Wednesday, 9 November 2011

Let's Talk About Kevin

by Bob Snowden, School of Psychology, Cardiff University

Work in my laboratory looks at a range of problem behaviours that include violence to others, sexual crime and self injury. In particular, we deal with how we can assess the risks, manage these risk public protection, and help with recovery and rehabilitation. Inevitably such work must also take into consideration mental disorders and their possible effects on these behaviours – these include brain injury, mental illness, and personality disorders. One of the most prominent (and misunderstood) constructs is that of the “psychopath” – inevitably whenever a terrible and violent crime occurs, as those of Kevin in this story, one is tempted to simply label him as “psychopathic” and hope that this “explains” what has happened.

Psychopathy is actually a constellation of personality traits that include grandiosity, callousness, lack of remorse, and shallow affect. These, in turn, may allow for the production of antisocial and violent behaviour. In particular it is thought that most (and nearly all) instrumental homicides (those killings done in cold-blood such as Kevin’s) are perpetrated by psychopaths. Crucially, the psychopath is aware that their behaviours are “bad”, but nevertheless they choose to do them.

Certainly the film suggests that Kevin has these psychopathic traits and would meet diagnostic criteria for psychopathy (such as a high score on the Psychopathy Checklist, PCL-R). However, there appears to be more to him than the unfeeling and uncaring prototype of the psychopath. There also appears to be something akin to “evil” in that from birth he appears to be deliberately going out of his way to inconvenience, upset and hurt people (with little gain to himself). These “sadistic” tendencies have been noted in some psychopaths (but far from all) and such people are known as a “lethal cocktail”.

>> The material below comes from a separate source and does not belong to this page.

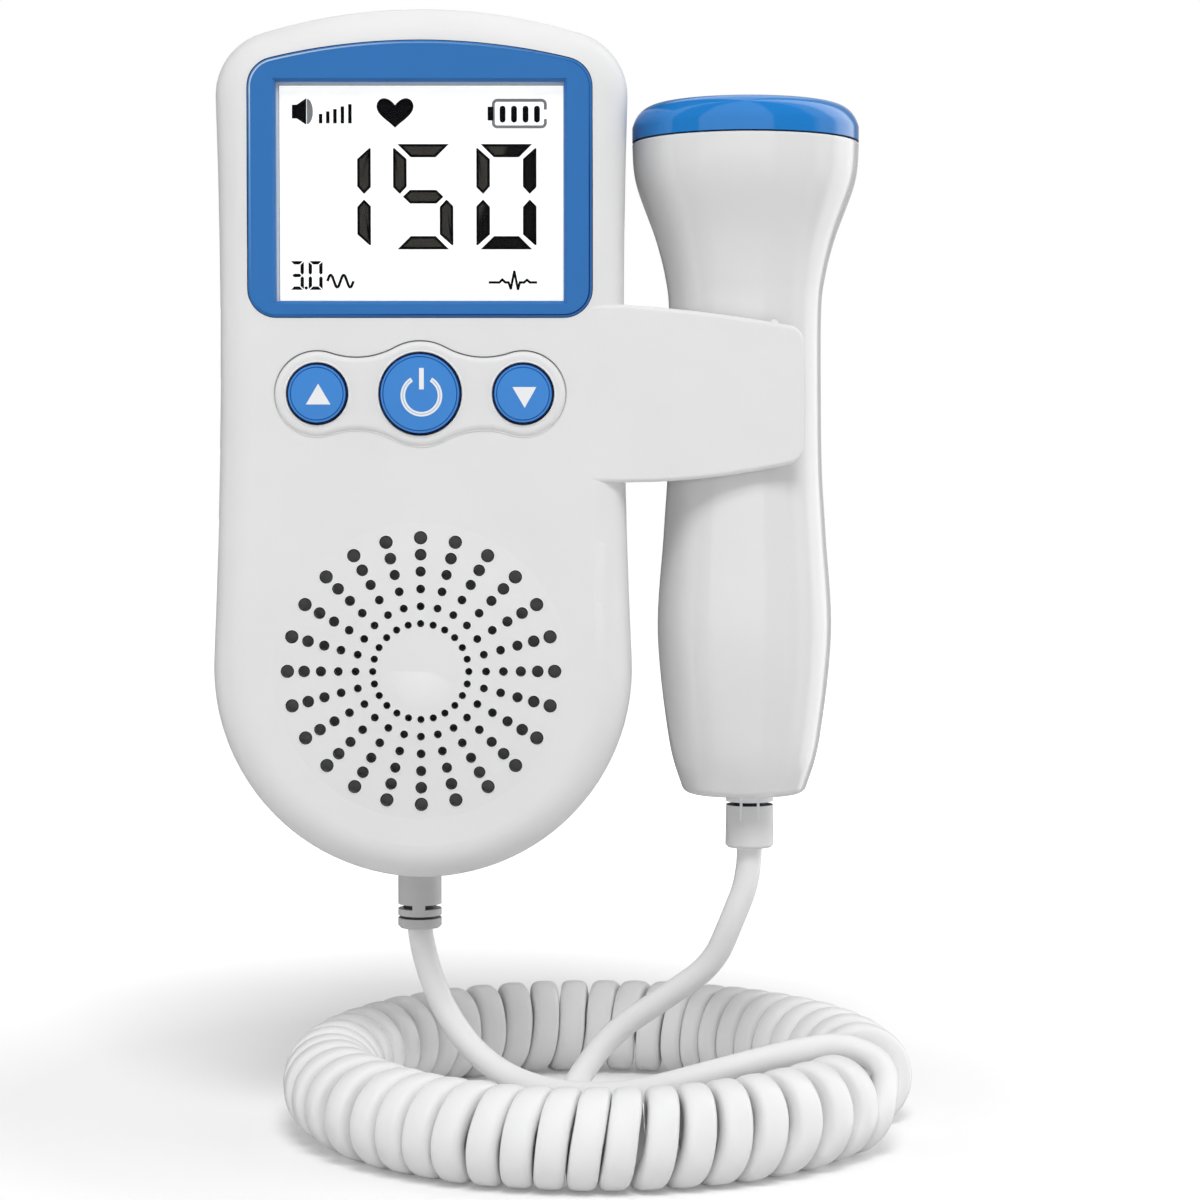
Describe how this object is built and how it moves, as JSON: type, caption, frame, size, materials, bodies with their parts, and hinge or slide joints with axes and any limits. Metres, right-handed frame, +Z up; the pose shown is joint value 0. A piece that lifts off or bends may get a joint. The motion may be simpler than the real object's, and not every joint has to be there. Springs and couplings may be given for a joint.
{
  "type": "fetal doppler monitor",
  "caption": "Hand-held fetal heart-rate monitor: a screen unit with buttons and a loudspeaker, a probe in its side clip and a curly cord between them.",
  "frame": {"origin": "on the flat back of the screen unit, on the loudspeaker's axis, which is also the centre of the unit's round lower end", "axes": "+Z up along the unit towards its screen, +Y out of the flat back (the screen faces -Y), +X to the right as the user sees the screen, towards the probe"},
  "size_m": [0.1104, 0.1008, 0.1761],
  "materials": {
    "case_white": "satin",
    "probe_white": "gloss",
    "bezel_blue": "satin",
    "button_blue": "satin",
    "cap_blue": "gloss",
    "window_clear": "clear",
    "lcd_white": "matte",
    "light_guide": "satin",
    "board_green": "satin",
    "chip_black": "matte",
    "switch_black": "matte",
    "can_aluminium": "satin",
    "screw_steel": "zinc plated",
    "contact_nickel": "satin",
    "basket_steel": "satin",
    "magnet_dark": "matte",
    "cone_paper": "matte",
    "cloth_grey": "woven",
    "gasket_foam": "matte",
    "plug_white": "matte",
    "cell_wrap": "gloss",
    "cord_white": "satin",
    "gland_white": "satin",
    "piezo_ceramic": "matte",
    "foam_grey": "matte"
  },
  "bodies": {
    "unit": {"front_cover": "case_white", "rear_cover": "case_white", "screen_bezel": "bezel_blue", "display_window": "window_clear", "lcd_panel": "lcd_white", "lcd_backlight": "light_guide", "tact_switches": "contact_nickel", "main_board": "board_green", "board_screws": "screw_steel", "board_chips": "chip_black", "board_capacitors": "can_aluminium", "crystal_can": "can_aluminium", "cord_plug": "plug_white", "case_screws": "screw_steel", "speaker_cloth": "cloth_grey", "speaker_gasket": "gasket_foam", "speaker_basket": "basket_steel", "speaker_cone": "cone_paper", "speaker_magnet": "magnet_dark", "cell_left": "cell_wrap", "cell_right": "cell_wrap", "battery_springs": "contact_nickel", "battery_contacts": "contact_nickel", "unit_strain_relief": "gland_white", "cord_tail_unit": "cord_white", "cord_tail_probe": "cord_white", "curly_cord": "cord_white"},
    "volume_up": {"volume_up_button": "button_blue", "volume_up_plunger": "switch_black"},
    "power": {"power_button": "button_blue", "power_plunger": "switch_black"},
    "volume_down": {"volume_down_button": "button_blue", "volume_down_plunger": "switch_black"},
    "battery_door": {"battery_cover": "case_white"},
    "probe": {"probe_front_shell": "probe_white", "probe_rear_shell": "probe_white", "probe_cap": "cap_blue", "piezo_elements": "piezo_ceramic", "probe_foam": "foam_grey", "probe_board": "board_green", "probe_strain_relief": "gland_white"}
  },
  "joints": [
    {"name": "volume_up_press", "type": "slide", "parent": "unit", "child": "volume_up", "axis": [0, 1, 0], "range_m": [0, 0.0006], "stiffness_N_per_m": 1500},
    {"name": "power_press", "type": "slide", "parent": "unit", "child": "power", "axis": [0, 1, 0], "range_m": [0, 0.0006], "stiffness_N_per_m": 1500},
    {"name": "volume_down_press", "type": "slide", "parent": "unit", "child": "volume_down", "axis": [0, 1, 0], "range_m": [0, 0.0006], "stiffness_N_per_m": 1500},
    {"name": "probe_release", "type": "slide", "parent": "unit", "child": "probe", "axis": [1, 0, 0], "range_m": [0, 0.03]},
    {"name": "battery_door_swing", "type": "hinge", "parent": "unit", "child": "battery_door", "pos_m": [0, 0, 0.0134], "axis": [-1, 0, 0], "range_deg": [0, 80]}
  ]
}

The crucial question then is “where do they come from”. In the film we are certainly given the impression that Kevin is born this way. Recent research does appear to find a strong genetic influence on psychopathy, but this needs to be put in perspective. First, there is not a gene for psychopathy, but many of the traits (such as callousness) may well have some genetic inheritance. Second, just because something is genetic doesn’t mean it will be apparent at birth (my male pattern baldness, for example, failed to show until my 30s!). It is clear that the expression of many genes is dependent upon the environment. Hence, you may have a bad gene or you may have a bad parent, but what you really don’t want is both a bad gene and a bad parent. I will leave it up to you to think as to whether Kevin had a bad parent……

1 comment:

  1. Wow, I really do find all these post-sciscreen essays fascinating so thanks to the speakers for taking the time to write these and to the sciscreen team for putting them up on the blog.
    'Kevin' was the first book that my reading group chose to read (3 1/2 years ago) so apologies if I'm recalling incorrectly. The book differs from the film in, what I feel, a couple of important respects. The book tells the story retrospectively from Eva's point of view (which the film tries to do but I'm not sure that's ever really possible in a cinematic format). On reading the book, you get a strong sense that Eva doesn't want children, that she has Kevin in order to 'test' her own emotions and maternal instincts (a selfish act which doesn't endear you to Eva right at the start). When that doesn't quite go the way she would like, she has a second child in order to appease her sense of self-blame, to demonstrate to herself that she is capable of such parental love and that Kevin was just 'born evil'. She attempts to 'wash her hands of him' which Kevin repays her by 'washing his sister's eye with drain cleaner'. The father's response to this in blaming Eva is the author's way of summing up the father's whole softly softly approach throughout and his inability to see the reality of the situation (as told by Eva). Kevin may appear contemptuous of his mother but he does respect her and he has a sense that she may 'understand' his actions and him better than anyone else and certainly not his father who he repays by taking his life. This is the other way in which the book differs from the film. It's written in a way that you are led to believe that the father is still alive, has custody of the daughter and no longer has anything to do with Kevin at all (which interestingly enough builds a greater sense of contempt for the father in a way that the film doesn't do). Is the question do you think Kevin had a bad parent or bad parents?
    As well as the standard nature vs nurture debate and the discussion of who's to blame, the biggest thing that divided our reading group was actually the punishment and response to the consequences of what Kevin had done. Some argued that it didn't matter whether it was genetic, environmental or an interaction between the two but that he should simply be permanently 'removed' from society so as not to do it again. The film hints at the potential to see a caring side of Kevin (when he's very ill as a child and when he's pumped with sedating drugs in the prison such that we see remorse). To me, research on the genetic and environmental contributions to such conditions is what will help us as a society understand causation better so that we are better equipped to make decisions on who is a danger to themselves and others and how best to deal with that.